-------- DATA SHOWN --------

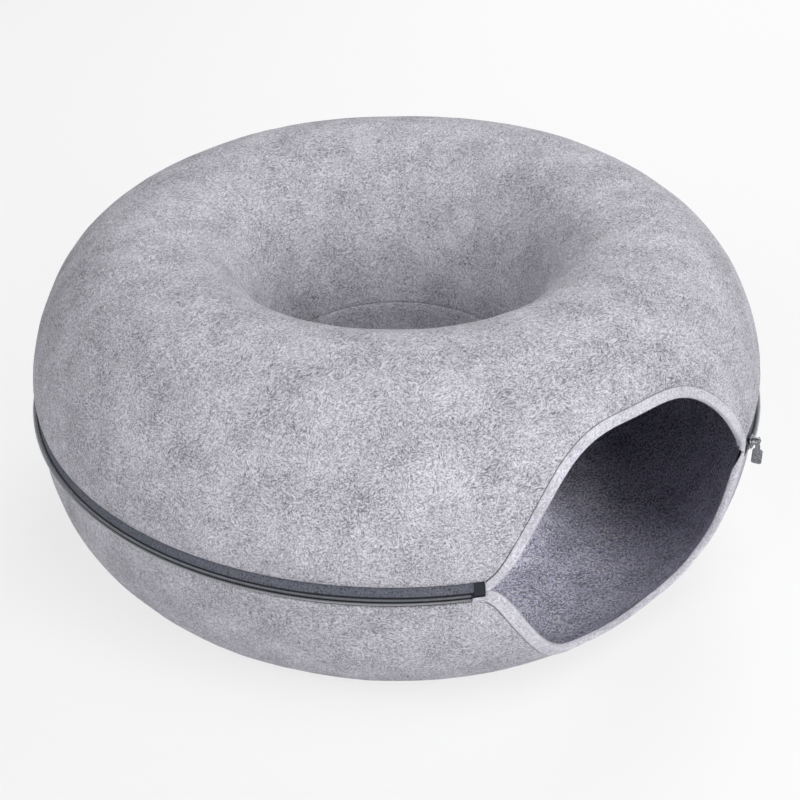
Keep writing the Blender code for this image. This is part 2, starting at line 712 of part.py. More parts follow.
# The film that stiffens the upper tape's last stretch, and the felt patch over the zip's end.
film_end = 360.0 - OUTER_TAPE_END
film_start = film_end - arc(FILM_LENGTH, OUTER_RADIUS)
film_foot = behind_outer_coil(ROW_HIGH + GAP)
film_bend = behind_outer_coil(UPPER_TAPE_BEND)
film_line = [
    (film_foot[0] + GAP + FILM, film_foot[1]),
    (film_bend[0] + GAP + FILM, film_bend[1]),
    (behind_outer_felt(upper_landing) + GAP + FILM, upper_landing - GAP),
]
film_section = tape_section(film_line, FILM)
turned_sector("outer_tape_end_film", film_section, film_start, film_end, parts, film, ring)
box_outer = outer_middle - COIL_DEPTH / 2 + PIN_DEPTH + 2 * (BOX_WALL + GAP)
box_corner = leaned([(box_outer, SEAM_HEIGHT - BOX_FLOOR_DROP)], outer_middle, OUTER_CHAIN_LEAN)[0]
patch_inner = box_corner[0] + RING_GAP
patch_top = SEAM_HEIGHT - PATCH_DROP
patch_section = block(patch_inner, patch_inner + PATCH, patch_top - PATCH_HEIGHT, patch_top)
patch_start = 360.0 - OUTER_COIL_STOP
turned_sector("zip_end_patch", patch_section, patch_start, film_end, parts, binding_felt, ring)

# Sliders: each turns round the ring's axis with its own empty, and its pull swings on the slider's bar.
for prefix, middle, lean, tape_face, park in (
    ("outer", outer_middle, OUTER_CHAIN_LEAN, outer_tape_face, OUTER_PARK_ANGLE),
    ("inner", inner_middle, 0.0, inner_tape_face, INNER_PARK_ANGLE),
):
    axis = new_empty(prefix + "_slider_axis", (0, 0, 0), (0, 0, math.radians(park)), ring)
    chain_middle = (0, -middle, SEAM_HEIGHT)
    seat = new_empty(prefix + "_slider_seat", chain_middle, (-math.radians(lean), 0, 0), axis)
    flat_share = math.cos(math.radians(STEP_ANGLE / 2))
    behind = middle - (tape_face - TAPE) * flat_share + BACK_RUN_GAP
    bar_rise = slider_body(prefix + "_slider_body", behind, COIL_DEPTH / 2 + RUN_GAP, seat)
    (bar_radius, bar_height), = leaned([(middle + bar_rise, SEAM_HEIGHT)], middle, lean)
    hang = new_empty(prefix + "_pull_axis", (0, -bar_radius, bar_height), (0, 0, 0), axis)
    slider_pull(prefix + "_slider_pull", hang)
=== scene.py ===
import math

import bmesh
import bpy
from mathutils import Matrix, Vector, noise


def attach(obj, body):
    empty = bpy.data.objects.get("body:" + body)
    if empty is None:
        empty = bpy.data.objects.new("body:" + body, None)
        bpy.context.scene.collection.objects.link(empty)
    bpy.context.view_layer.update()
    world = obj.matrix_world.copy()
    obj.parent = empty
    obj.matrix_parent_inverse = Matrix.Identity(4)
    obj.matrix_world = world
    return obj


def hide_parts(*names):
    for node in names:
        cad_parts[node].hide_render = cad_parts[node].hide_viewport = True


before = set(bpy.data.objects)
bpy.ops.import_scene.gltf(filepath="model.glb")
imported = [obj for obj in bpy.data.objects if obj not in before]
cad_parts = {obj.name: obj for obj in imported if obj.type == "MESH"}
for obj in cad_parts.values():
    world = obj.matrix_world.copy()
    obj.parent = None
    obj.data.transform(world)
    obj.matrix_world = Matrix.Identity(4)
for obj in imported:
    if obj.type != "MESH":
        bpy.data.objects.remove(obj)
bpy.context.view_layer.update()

# The camera stands above and to the left of the entrance, as in the photograph, and looks down at the
# ring's middle. Its lens is a short telephoto one and it is turned a little on its own axis.
RING_Y = -0.010994  # the ring's own axis, forward of the footprint's middle
LOOK_AT = Vector((0.0021, RING_Y - 0.0016, 0.1061))
CAMERA_FROM_LOOK_AT = Vector((-0.6473, -0.8281, 0.6958))
CAMERA_ROLL = -0.0091
CAMERA_SENSOR = 36.0
CAMERA_LENS = 66.2

camera_data = bpy.data.cameras.new("photo_camera")
camera_data.sensor_width = CAMERA_SENSOR
camera_data.lens = CAMERA_LENS
camera = bpy.data.objects.new("photo_camera", camera_data)
bpy.context.scene.collection.objects.link(camera)
bpy.context.scene.camera = camera
sight = -CAMERA_FROM_LOOK_AT.normalized()
level = sight.cross(Vector((0, 0, 1))).normalized()
above = level.cross(sight)
right = level * math.cos(CAMERA_ROLL) + above * math.sin(CAMERA_ROLL)
upright = right.cross(sight)
turn = Matrix((right, upright, -sight)).transposed().to_4x4()
camera.matrix_world = Matrix.Translation(LOOK_AT + CAMERA_FROM_LOOK_AT) @ turn

# The floor is a plain pale studio sweep that shows nearly white to the camera and keeps the ring's soft
# shadow. Two large soft lamps stand in front, a weaker one at the left and one behind, in a pale room.
FLOOR_SIZE = 24.0
FLOOR_WHITE = (0.86, 0.86, 0.87, 1.0)
SHOWN_WHITE_SHARE = 0.72
ROOM_LIGHT = 0.12
LAMP_SIZE = 1.6


def node_tree(material):
    """The material's node tree, with its Principled shader and its output."""
    material.use_nodes = True
    tree = material.node_tree
    return tree, tree.nodes["Principled BSDF"], tree.nodes["Material Output"]


def add_node(tree, kind, **values):
    """A node whose settings and unlinked sockets are given by name; a double underscore is a space."""
    made = tree.nodes.new(kind)
    for name, value in values.items():
        if hasattr(made, name):
            setattr(made, name, value)
        else:
            made.inputs[name.replace("__", " ")].default_value = value
    return made


bm = bmesh.new()
bmesh.ops.create_grid(bm, x_segments=1, y_segments=1, size=FLOOR_SIZE / 2)
floor_mesh = bpy.data.meshes.new("studio_floor")
bm.to_mesh(floor_mesh)
bm.free()
studio_floor = bpy.data.objects.new("studio_floor", floor_mesh)
bpy.context.scene.collection.objects.link(studio_floor)
floor_paint = bpy.data.materials.new("studio_floor_paint")
tree, shader, output = node_tree(floor_paint)
shader.inputs["Base Color"].default_value = FLOOR_WHITE
shader.inputs["Roughness"].default_value = 0.9
shader.inputs["Specular IOR Level"].default_value = 0.1
glow = add_node(tree, "ShaderNodeEmission", Color=(1, 1, 1, 1), Strength=1.0)
ray = add_node(tree, "ShaderNodeLightPath")
seen = add_node(tree, "ShaderNodeMath", operation="MAXIMUM")
tree.links.new(ray.outputs["Is Camera Ray"], seen.inputs[0])
tree.links.new(ray.outputs["Is Glossy Ray"], seen.inputs[1])
share = add_node(tree, "ShaderNodeMath", operation="MULTIPLY")
share.inputs[1].default_value = SHOWN_WHITE_SHARE
tree.links.new(seen.outputs[0], share.inputs[0])
blend = add_node(tree, "ShaderNodeMixShader")
tree.links.new(share.outputs[0], blend.inputs[0])
tree.links.new(shader.outputs[0], blend.inputs[1])
tree.links.new(glow.outputs[0], blend.inputs[2])
tree.links.new(blend.outputs[0], output.inputs["Surface"])
floor_mesh.materials.append(floor_paint)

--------

OBJECTIVE: Starting at the line that holds "# Sliders: each", copy each line exactly and stop after the line that holds "before = set(bpy.data.objects)".

EXERCISE ANSWER:
# Sliders: each turns round the ring's axis with its own empty, and its pull swings on the slider's bar.
for prefix, middle, lean, tape_face, park in (
    ("outer", outer_middle, OUTER_CHAIN_LEAN, outer_tape_face, OUTER_PARK_ANGLE),
    ("inner", inner_middle, 0.0, inner_tape_face, INNER_PARK_ANGLE),
):
    axis = new_empty(prefix + "_slider_axis", (0, 0, 0), (0, 0, math.radians(park)), ring)
    chain_middle = (0, -middle, SEAM_HEIGHT)
    seat = new_empty(prefix + "_slider_seat", chain_middle, (-math.radians(lean), 0, 0), axis)
    flat_share = math.cos(math.radians(STEP_ANGLE / 2))
    behind = middle - (tape_face - TAPE) * flat_share + BACK_RUN_GAP
    bar_rise = slider_body(prefix + "_slider_body", behind, COIL_DEPTH / 2 + RUN_GAP, seat)
    (bar_radius, bar_height), = leaned([(middle + bar_rise, SEAM_HEIGHT)], middle, lean)
    hang = new_empty(prefix + "_pull_axis", (0, -bar_radius, bar_height), (0, 0, 0), axis)
    slider_pull(prefix + "_slider_pull", hang)
=== scene.py ===
import math

import bmesh
import bpy
from mathutils import Matrix, Vector, noise


def attach(obj, body):
    empty = bpy.data.objects.get("body:" + body)
    if empty is None:
        empty = bpy.data.objects.new("body:" + body, None)
        bpy.context.scene.collection.objects.link(empty)
    bpy.context.view_layer.update()
    world = obj.matrix_world.copy()
    obj.parent = empty
    obj.matrix_parent_inverse = Matrix.Identity(4)
    obj.matrix_world = world
    return obj


def hide_parts(*names):
    for node in names:
        cad_parts[node].hide_render = cad_parts[node].hide_viewport = True


before = set(bpy.data.objects)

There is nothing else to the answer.